Gruff Rees has called on Cardiff Rugby to embrace the formidable challenge ahead as they prepare to face reigning European champions Toulouse with more than 32 players unavailable.
The Blue and Blacks kick-off their Heineken Champions Cup on the back of a chaotic two weeks in which a travelling party of 48 were stranded in South Africa following the emergence of the Omicron Covid-19 variant.
Six individuals remain in South Africa after testing positive, while 42 returned to the UK on Friday and are now in the midst of a 10-day quarantine at a Government Covid-19 hotel.
Clearly anyone involved in the United Rugby Championship trip to South Africa will remain in quarantine as Europe gets underway while a further five senior squad members are currently injured or suspended.
But Rees, who is leading the team in Dai Young’s absence, has assembled a squad to take on the French and European champions, made up of internationals and other senior players who did not travel, academy prospects and semi-professionals from the Welsh Premiership.
He admits it has been a very surreal, difficult and unprecedented few weeks but he is now ready to unleash a “misfit group” with nothing to lose at the Arms Park.
Rees said: “It's just a surreal all round really and it's been tough for everyone who's been involved in the travel, but also the logistics of trying to organise stuff behind the scenes - Gafyn Cooper the team manager, Richard Holland this end and everyone else associated with that.
"It's been really tricky and obviously our thoughts are with the playing and the staff who have had to endure such difficult times really.
"We're trying to give them as much support as possible and we feel the best support we can give them is to give them a boost this week with putting our best foot forward.
“It’s a challenge but we want to see the opportunity that goes with it, the excitement that young players will get an opportunity that perhaps in normal circumstances they may not have for six months, nine months or a year or so.
"So that gives them a chance to really have a crack against the best in the business and we can't hide away from the fact that it could be a daunting task, but one that actually can bring the best out of everyone who's remaining here.

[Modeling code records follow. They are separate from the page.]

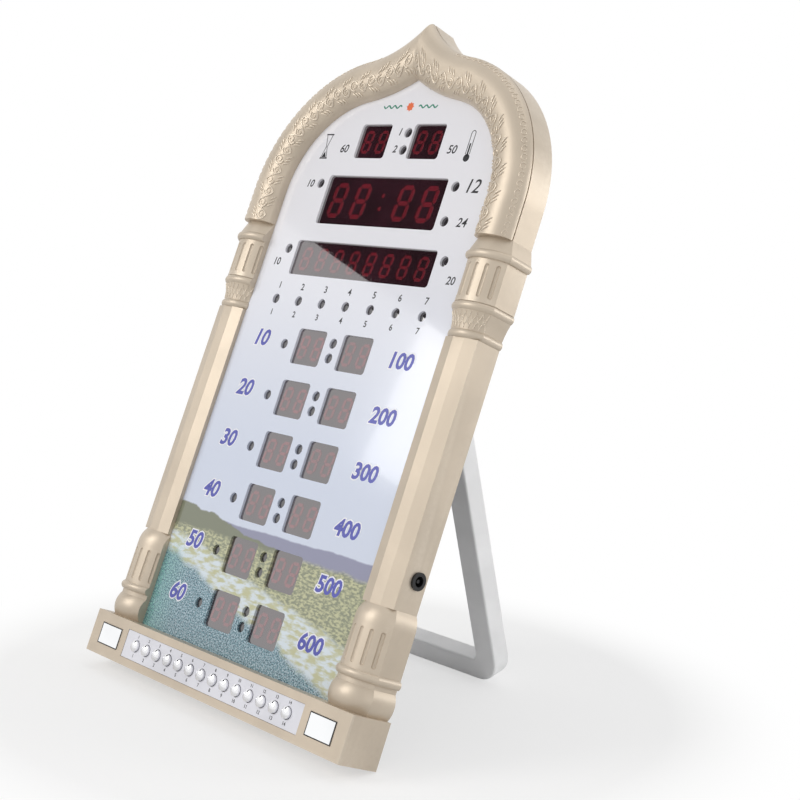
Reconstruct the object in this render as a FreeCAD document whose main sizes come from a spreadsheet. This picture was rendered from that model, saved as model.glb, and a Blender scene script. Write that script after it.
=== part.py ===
import FreeCAD, Part
import math
import os
import re
import Sketcher

os.makedirs("parts", exist_ok=True)
doc = FreeCAD.newDocument("azan_clock")
sheet = doc.addObject("Spreadsheet::Sheet", "Sizes")

# Driving sizes in millimetres and degrees.
# The clock is drawn upright: x to the right, y to the back from the printed face, z up from the foot.
sizes = {
    # whole casing
    "overallTall": (404.0, "foot to apex"),
    "plinthWide": (230.0, "width over the plinth"),
    "plinthTall": (25.0, "height of the plinth"),
    "plinthProud": (12.0, "plinth front ahead of the printed face"),
    "plinthRound": (1.2, "rounding of the plinth's upright front edges"),
    "shellDeep": (15.0, "printed face to the back of the casing"),
    "shellWall": (2.5, "wall of the casing"),
    # arch
    "archMid": (98.3, "middle of the moulding at the springing"),
    "archBand": (25.0, "width of the moulding at the springing"),
    "archSpring": (276.5, "height where the moulding starts"),
    "archTurnOut": (26.0, "centre of the big arc from the middle line"),
    "archTurnRise": (21.5, "centre of the big arc above the springing"),
    "ogeeTurn": (80.0, "where the arch curve reverses"),
    "apexBand": (34.0, "height of the moulding at the apex"),
    "mouldingSwell": (10.0, "crown of the moulding ahead of the face"),
    "mouldingStart": (1.5, "foot of the moulding ahead of the face"),
    "grooveDeep": (0.8, "shadow line between moulding and side wall"),
    "grooveTall": (0.8, "width of the shadow line"),
    # columns
    "columnAxisBack": (10.0, "turning axis behind the face"),
    "columnSwell": (3.8, "turned radius beyond the half width"),
    "shaftHalf": (11.7, "half width of the shaft"),
    "shaftFlat": (7.8, "front facet of the shaft"),
    "shaftFront": (4.8, "front facet ahead of the face"),
    "shaftEdge": (2.5, "shaft corner ahead of the face"),
    "drumHalf": (14.5, "half width of a fluted drum"),
    "topRingHalf": (16.6, "half width of the ring under the arch"),
    "highRingHalf": (15.3, "half width of the ring under the upper drum"),
    "smallRingHalf": (12.9, "half width of the ring over the shaft"),
    "lowRingHalf": (16.0, "half width of the ring over the bulb"),
    "ringThick": (4.5, "height of a ring"),
    "bulbHalf": (16.0, "half width of the bulb at the foot"),
    "bulbTall": (13.5, "height of the bulb"),
    "neckHalf": (14.0, "half width of the necks"),
    "coveTall": (2.5, "height of the neck over the bulb"),
    "lowDrumTall": (24.0, "height of the lower drum"),
    "shoulderTall": (9.5, "height of the shoulder under the shaft"),
    "shaftTop": (221.5, "height of the shaft's upper end"),
    "taperTall": (10.0, "height of the tapered neck"),
    "highDrumTall": (23.5, "height of the upper drum"),
    "fluteRadius": (1.2, "radius of a flute"),
    "fluteMargin": (2.6, "drum left plain above and below a flute"),
    "fluteStep": (20.0, "angle between flutes"),
    # face sheets
    "rabbet": (2.5, "face sheets reach this far under the frame"),
    "fitGap": (0.2, "play round sheets and boards"),
    "panelThick": (1.5, "printed panel"),
    "filterThick": (1.5, "dark filter"),
    "windowRound": (2.0, "corner radius of the display windows"),
    "dotRadius": (3.0, "radius of the round lamp windows"),
    "smallWindowIn": (9.5, "inner edge of the small windows"),
    "smallWindowOut": (34.9, "outer edge of the small windows"),
    "smallWindowLow": (321.3, "lower edge of the small windows"),
    "smallWindowTall": (21.4, "height of the small windows"),
    "clockWindowHalf": (49.7, "half width of the time window"),
    "clockWindowLow": (279.6, "lower edge of the time window"),
    "clockWindowTall": (30.6, "height of the time window"),
    "dateWindowHalf": (59.0, "half width of the date window"),
    "dateWindowLow": (247.0, "lower edge of the date window"),
    "dateWindowTall": (21.5, "height of the date window"),
    "rowWindowIn": (7.3, "inner edge of a row window"),
    "rowWindowOut": (31.8, "outer edge of a row window"),
    "rowWindowTall": (21.3, "height of a row window"),
    "rowTop": (215.2, "upper edge of the first row"),
    "rowPitch": (31.3, "step from row to row"),
    "rowLampOut": (41.6, "row lamp from the middle line"),
    "colonSpread": (8.8, "distance between the two colon lamps"),
    "dayLampHigh": (231.0, "height of the day lamps"),
    "dayPitch": (20.8, "step between day lamps"),
    "modeLampOut": (56.3, "lamps beside the time window"),
    "calendarLampOut": (65.8, "lamps beside the date window"),
    "unitLampOut": (5.3, "lamps between the small windows"),
    # electronics
    "boardThick": (1.6, "circuit boards"),
    "boardHeadHalf": (72.0, "half width of the board's head"),
    "boardHeadLow": (222.0, "lower edge of the board's head"),
    "boardTop": (346.0, "upper edge of the board"),
    "boardStemLeft": (46.0, "board's stem to the left of the middle"),
    "boardStemRight": (38.0, "board's stem to the right of the middle"),
    "boardStemLow": (30.0, "lower edge of the board's stem"),
    "postRadius": (3.0, "radius of a post that holds the board"),
    "moduleDeep": (6.2, "depth of a digit module"),
    "moduleGap": (0.1, "filter to digit module"),
    "moduleOver": (0.4, "digit module larger than its window"),
    "lampRadius": (2.4, "radius of a lamp body"),
    "speakerRadius": (18.0, "radius of the loudspeaker"),
    "speakerDeep": (8.0, "depth of the loudspeaker"),
    "speakerRim": (1.6, "thickness of the loudspeaker's rim"),
    "speakerOut": (67.0, "loudspeaker from the middle line"),
    "speakerHigh": (130.0, "height of the loudspeaker"),
    "cellRadius": (8.0, "radius of the backup cell"),
    "cellThick": (1.6, "thickness of the backup cell"),
    "cellWall": (1.2, "wall of the cell's holder"),
    "cellHigh": (250.0, "height of the backup cell"),
    # keys
    "stripHalf": (79.8, "half width of the key strip"),
    "stripLow": (4.6, "lower edge of the key strip"),
    "stripTall": (15.8, "height of the key strip"),
    "stripThick": (0.8, "thickness of the key strip"),
    "stripRecess": (0.2, "key strip behind the plinth front"),
    "keyCount": (14.0, "number of keys"),
    "keyPitch": (10.6, "step between keys"),
    "keyHigh": (12.9, "height of the keys"),
    "keyRadius": (3.2, "radius of a key"),
    "keyRim": (1.2, "straight part of a key ahead of the plinth"),
    "keyDome": (1.0, "height of a key's dome"),
    "keyTravel": (0.7, "travel of a key"),
    "keyPlay": (0.3, "play round a key"),
    "keySeat": (0.1, "key's flange behind the wall"),
    "keyFlange": (0.9, "flange wider than the key"),
    "keyFlangeThick": (0.8, "thickness of a key's flange"),
    "keyReach": (0.8, "key's flange to its switch"),
    "switchTall": (2.4, "height of a switch body"),
    "switchTip": (1.0, "height of a switch's tip"),
    "switchTipRadius": (1.6, "radius of a switch's tip"),
    "switchSide": (6.0, "side of a key switch"),
    "keyBoardHalf": (84.0, "half width of the key board"),
    "keyBoardTall": (16.0, "height of the key board"),
    # mirror tiles
    "tileIn": (85.6, "inner edge of a mirror tile"),
    "tileOut": (105.5, "outer edge of a mirror tile"),
    "tileLow": (6.5, "lower edge of a mirror tile"),
    "tileTall": (12.2, "height of a mirror tile"),
    "tileThick": (1.3, "thickness of a mirror tile"),
    "tileRecess": (1.0, "depth of a tile's recess"),
    # back cover
    "coverThick": (2.0, "thickness of the back cover"),
    "coverPlay": (0.3, "play round the back cover"),
    "grilleCount": (6.0, "slots over the loudspeaker"),
    "grillePitch": (4.4, "step between grille slots"),
    "grilleTall": (2.0, "height of a grille slot"),
    "grilleHalf": (11.0, "half length of a grille slot"),
    "hangRadius": (4.0, "radius of a keyhole's round part"),
    "hangSlot": (2.0, "half width of a keyhole's slot"),
    "hangLong": (8.0, "length of a keyhole's slot"),
    "hangOut": (84.0, "keyhole from the middle line"),
    "hangHigh": (300.0, "height of a keyhole"),
    "screwRadius": (1.4, "radius of a screw"),
    "screwPlay": (0.3, "play of a screw in the cover"),
    "screwHead": (2.8, "radius of a screw head"),
    "screwHeadThick": (1.2, "height of a screw head"),
    "screwLong": (9.0, "length of a cover screw"),
    "screwSink": (0.1, "screw heads below the back of the cover"),
    "screwPocket": (0.2, "play round a screw head"),
    "screwGap": (1.7, "side screws outside the middle line of a column"),
    "screwLow": (40.0, "height of the low screws"),
    "screwMiddle": (150.0, "height of the middle screws"),
    "screwHigh": (260.0, "height of the high screws"),
    "screwTopOut": (57.0, "top screws from the middle line"),
    "screwTopHigh": (358.0, "height of the top screws"),
    "postLow": (40.0, "height of the low board posts"),
    "postHigh": (300.0, "height of the high board posts"),
    "postLeft": (40.0, "low left post from the middle line"),
    "postRight": (32.0, "low right post from the middle line"),
    "postOut": (66.0, "high posts from the middle line"),
    "bossRadius": (3.5, "radius of a screw boss"),
    # supply socket
    "socketHigh": (96.0, "height of the supply socket"),
    "socketBack": (8.0, "supply socket behind the face"),
    "socketRadius": (3.9, "barrel of the supply socket"),
    "socketLong": (11.0, "length of the supply socket's barrel"),
    "socketFlange": (4.8, "flange of the supply socket"),
    "socketFlangeThick": (1.3, "thickness of the flange"),
    "socketBore": (2.8, "bore of the supply socket"),
    "socketDeep": (9.5, "depth of the bore"),
    "socketPin": (1.0, "centre pin of the supply socket"),
    "nutAcross": (5.4, "half size of the socket's nut"),
    "nutThick": (1.8, "thickness of the socket's nut"),
    # stand
    "standHalf": (55.0, "half width of the stand"),
    "standLeg": (15.5, "width of a leg"),
    "standThick": (12.8, "thickness of the stand"),
    "standFoot": (13.0, "height of the cross bar"),
    "standRound": (16.0, "rounding of the stand's outer corners"),
    "standInnerRound": (4.0, "rounding inside the stand's corners"),
    "standEdge": (1.2, "rounding of the stand's long edges"),
    "standLong": (232.46, "hinge to the end of the stand"),
    "standOpen": (37.2, "opening angle of the stand"),
    "hingeHigh": (241.7, "height of the hinge"),
    "hingeBack": (23.5, "hinge behind the face"),
    "hingePin": (2.0, "radius of a hinge pin"),
    "hingePlay": (0.3, "play between pin and leg"),
    "earThick": (3.0, "thickness of a hinge ear"),
    "earPlay": (0.4, "play beside a leg"),
}
for rowNumber, (word, (number, note)) in enumerate(sizes.items(), 1):
    sheet.set("A%d" % rowNumber, word)
    sheet.set("B%d" % rowNumber, str(number))
    sheet.set("C%d" % rowNumber, note)
    sheet.setAlias("B%d" % rowNumber, word)
doc.recompute()

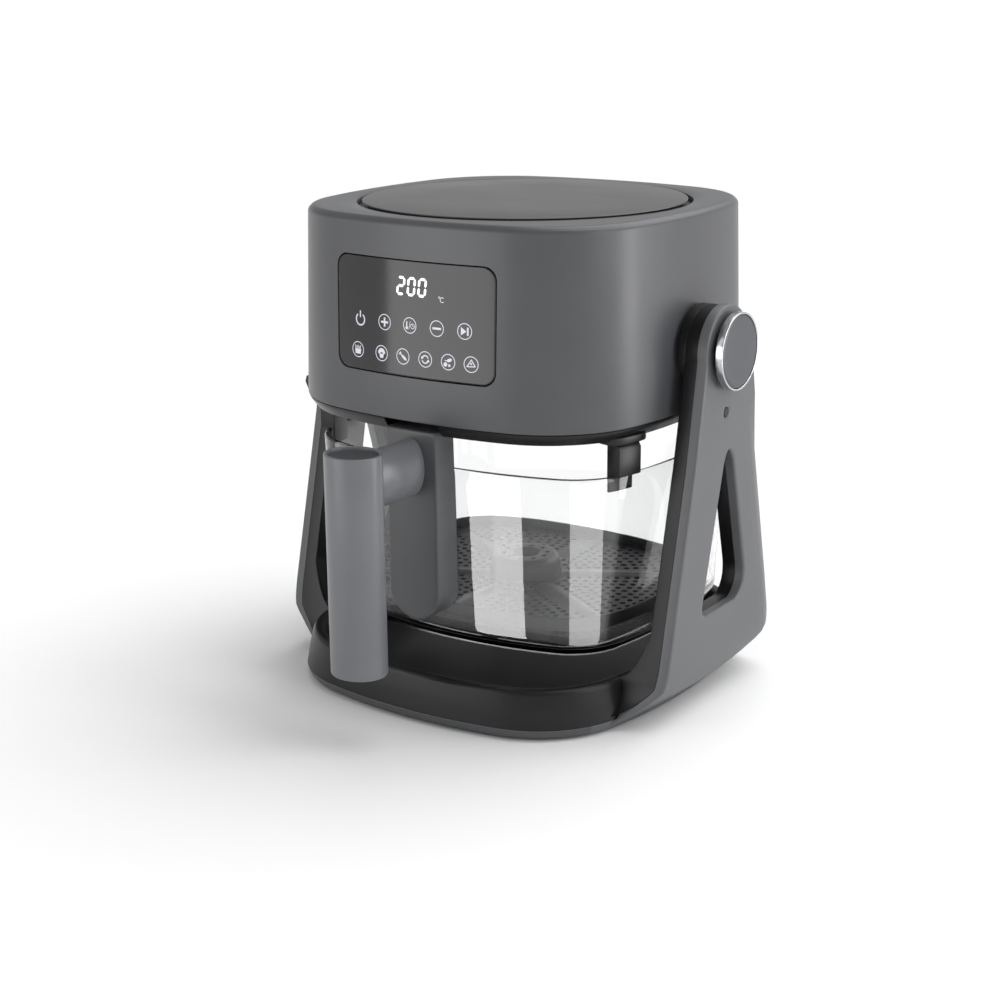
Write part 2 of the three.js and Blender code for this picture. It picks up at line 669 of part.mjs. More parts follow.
// Lugs sit on the glass rim at the front corners, each with a leg inside the glass.
function bowlLug(side) {
  const { inner, outer, half, low, high } = LUG;
  const shape = new THREE.Shape();
  const rimTop = BOWL_RIM + GAP;
  shape.moveTo(inner, low);
  shape.lineTo(-GLASS / 2, low);
  shape.lineTo(-GLASS / 2, rimTop);
  shape.lineTo(outer, rimTop);
  shape.lineTo(outer, high - 3);
  shape.lineTo(outer - 2, high);
  shape.lineTo(inner, high);
  shape.closePath();
  const slice = toSolid(atCorner(extrudeAlongY(shape, -half, half, 4), BOWL, side));
  const glassSpace = toSolid(stack(BOWL, [bowlAt(100, GAP), bowlAt(rimTop, GAP)]));
  return slice.subtract(glassSpace.subtract(bowlBlock(-GLASS - GAP)));
}

for (const [word, side] of SIDES) {
  add(bowl, `${word}_bowl_lug`, bowlLug(side), BLACK);
}

// ---------- crisper plate ----------
function plateBlock(inset, low, high) {
  return toSolid(stack(BOWL, [low, high].map((z) => grown(BOWL, PLATE_Z + z, -PLATE_INSET - inset))));
}

function crisperPlate() {
  const { height, wall } = PLATE_RIM;
  let solid = plateBlock(0, 0, height).subtract(plateBlock(wall, 1.5, height + 1));
  for (let ring = 0; ring < 2; ring += 1) {
    for (let index = 0; index < 12; index += 1) {
      const slot = box(36 + ring * 28, 58 + ring * 28, -3, 3, PLATE_Z - 2, PLATE_Z + 4)
        .rotateZ((index + 0.5) * Math.PI / 6);
      solid = solid.subtract(toSolid(slot));
    }
  }
  return solid.subtract(disc(12, 40, 80));
}

add(crisper, 'crisper_plate', crisperPlate(), COATED);
const hub = [[6, 1.8], [26, 1.8], [24, 14], [21, 17], [10, 17], [8, 8], [6, 8], [6, 1.8]];
add(crisper, 'crisper_hub', lathe(hub, 32).translate(0, 0, PLATE_Z), COATED);
for (let index = 0; index < 4; index += 1) {
  const turn = Math.PI / 4 + index * Math.PI / 2;
  const bumper = box(-6, 6, -5, 5, PLATE_Z - CRISPER_FOOT, PLATE_Z - GAP)
    .rotateZ(turn)
    .translate(93 * Math.cos(turn), 84 * Math.sin(turn), 0);
  add(crisper, `crisper_foot_${index + 1}`, bumper, RUBBER);
}

export default airFryer;
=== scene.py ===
"""Looks of the tilting glass air fryer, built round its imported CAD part.

Shapes are worked out in millimetres about the pivot line, which runs along X, and placed in the row frame.
"""

import json
import math

import bmesh
import bpy
import numpy as np
from mathutils import Matrix, Vector
from mathutils.geometry import delaunay_2d_cdt

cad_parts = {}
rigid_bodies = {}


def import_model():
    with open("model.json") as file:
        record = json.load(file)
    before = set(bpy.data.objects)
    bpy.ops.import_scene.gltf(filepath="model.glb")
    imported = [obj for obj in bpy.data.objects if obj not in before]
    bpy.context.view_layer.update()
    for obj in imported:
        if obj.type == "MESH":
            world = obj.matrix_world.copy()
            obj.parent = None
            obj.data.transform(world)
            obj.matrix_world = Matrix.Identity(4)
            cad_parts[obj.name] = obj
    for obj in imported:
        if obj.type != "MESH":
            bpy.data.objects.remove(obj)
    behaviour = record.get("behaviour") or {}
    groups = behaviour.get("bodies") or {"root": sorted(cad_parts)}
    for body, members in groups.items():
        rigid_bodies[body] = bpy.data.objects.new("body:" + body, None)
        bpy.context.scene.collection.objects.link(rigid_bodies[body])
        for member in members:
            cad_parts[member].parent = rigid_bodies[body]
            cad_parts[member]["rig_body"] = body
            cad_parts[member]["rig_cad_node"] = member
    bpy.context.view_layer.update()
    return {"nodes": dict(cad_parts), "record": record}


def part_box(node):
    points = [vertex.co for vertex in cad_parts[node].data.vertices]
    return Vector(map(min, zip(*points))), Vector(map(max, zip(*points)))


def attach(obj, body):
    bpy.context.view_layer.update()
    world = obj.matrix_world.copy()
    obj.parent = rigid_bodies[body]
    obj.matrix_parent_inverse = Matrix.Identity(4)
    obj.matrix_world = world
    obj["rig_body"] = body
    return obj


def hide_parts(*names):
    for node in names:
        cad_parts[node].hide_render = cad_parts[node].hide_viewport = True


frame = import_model()

# ---------- sizes, the same as the CAD part's ----------
MM = 0.001
GAP = 0.3
shaft_low, shaft_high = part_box("left_trunnion")
ORIGIN_Y = (shaft_low.y + shaft_high.y) / 2 / MM
PIVOT_Z = (shaft_low.z + shaft_high.z) / 2 / MM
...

"That's one of the exciting features for all of us involved, really - young players coming in making their debut; people like Theo Cabango, Jacob Beetham - to thrive off the support of the crowd.
"We really need that 16th man mentality to get behind us, get a bit of atmosphere, promote a style of play where we want to play some good rugby on the day and I think we've looked at that sort of opportunity with the players and the senior boys are excited around that.
"Ellis [Jenkins], Josh [Adams] have been part of the whole process and thinking that they can lead something special and it may not be in terms of a winning performance - that might be well beyond us. But we'll do our damnedest to play some real good rugby and bring some.
“Talk about strength through unity - it's all of us tying together: players, staff, supporters - we can have a great day of Cardiff rugby."
Rees, who is being assisted by regular senior coaches Richie Rees and T Rhys Thomas has been pleased with the level of training this week and has benefitted from having sufficient numbers to run team sessions as normal.
He added: ”A lot of the youngsters train with the seniors periodically anyway. We drop them in and out in terms of supporting what Dai wants but also around their development. Some of them come in and are perhaps a little bit more naive and not quite sure who they are up against from the pro game.
"That could be the beauty of this week. They will certainly know come Saturday afternoon, but ignorance is bliss for a few of them. They can come in and we just want to back them to get on the ball and show how good they can be.
“Something I'm always looking at is alignment between academy and semi-pro. We have a different model here at Cardiff Rugby.
"So, from the most absurd circumstances we've actually got another chance to embrace the model we are doing by everyone being in the same building together.
“There's less pressure in some ways but we've got that responsibility that whoever is on the field we are representing a great rugby club in a great competition.
"Weighing it all up we see that as a positive experience.”